WHAT YOU SHOULD DO ::
Select each line where the word "bodies" appears.

GIVEN INFORMATION ::
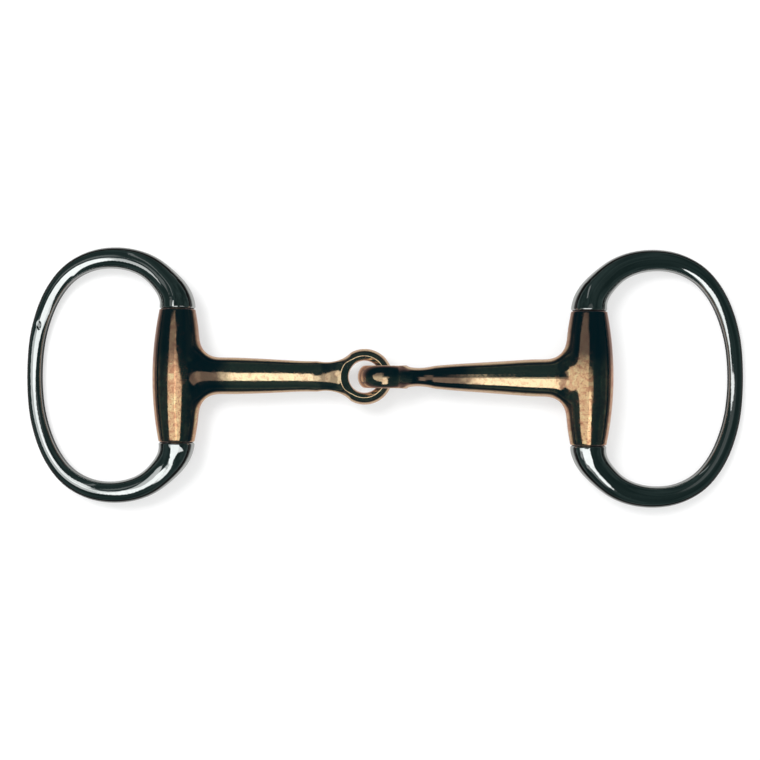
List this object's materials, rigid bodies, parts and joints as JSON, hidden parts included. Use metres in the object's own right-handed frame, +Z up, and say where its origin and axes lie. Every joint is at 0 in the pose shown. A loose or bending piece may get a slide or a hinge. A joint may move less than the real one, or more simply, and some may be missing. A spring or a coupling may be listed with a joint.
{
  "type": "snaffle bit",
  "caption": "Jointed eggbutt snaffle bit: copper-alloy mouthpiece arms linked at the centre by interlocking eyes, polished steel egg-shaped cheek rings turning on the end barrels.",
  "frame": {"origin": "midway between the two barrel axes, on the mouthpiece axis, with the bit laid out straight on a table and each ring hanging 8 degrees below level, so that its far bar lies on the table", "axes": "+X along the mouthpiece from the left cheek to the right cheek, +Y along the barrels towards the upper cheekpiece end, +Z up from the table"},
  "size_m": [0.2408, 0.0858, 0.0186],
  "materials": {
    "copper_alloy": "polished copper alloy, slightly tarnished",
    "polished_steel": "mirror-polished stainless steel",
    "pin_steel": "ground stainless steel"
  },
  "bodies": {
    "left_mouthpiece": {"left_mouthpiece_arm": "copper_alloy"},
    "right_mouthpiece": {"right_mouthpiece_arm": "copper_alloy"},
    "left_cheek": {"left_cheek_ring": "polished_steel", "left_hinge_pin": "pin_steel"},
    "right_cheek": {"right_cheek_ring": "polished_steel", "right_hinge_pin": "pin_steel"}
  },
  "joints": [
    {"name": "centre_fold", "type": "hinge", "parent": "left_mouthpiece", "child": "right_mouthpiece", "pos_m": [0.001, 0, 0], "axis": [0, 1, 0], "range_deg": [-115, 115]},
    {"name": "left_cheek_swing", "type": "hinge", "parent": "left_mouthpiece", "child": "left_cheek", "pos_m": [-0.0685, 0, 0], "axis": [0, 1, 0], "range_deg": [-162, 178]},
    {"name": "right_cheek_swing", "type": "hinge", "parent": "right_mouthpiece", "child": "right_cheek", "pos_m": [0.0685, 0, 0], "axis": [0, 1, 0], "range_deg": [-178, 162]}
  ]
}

EXERCISE SOLUTION ::
List this object's materials, rigid bodies, parts and joints as JSON, hidden parts included. Use metres in the object's own right-handed frame, +Z up, and say where its origin and axes lie. Every joint is at 0 in the pose shown. A loose or bending piece may get a slide or a hinge. A joint may move less than the real one, or more simply, and some may be missing. A spring or a coupling may be listed with a joint.
  "bodies": {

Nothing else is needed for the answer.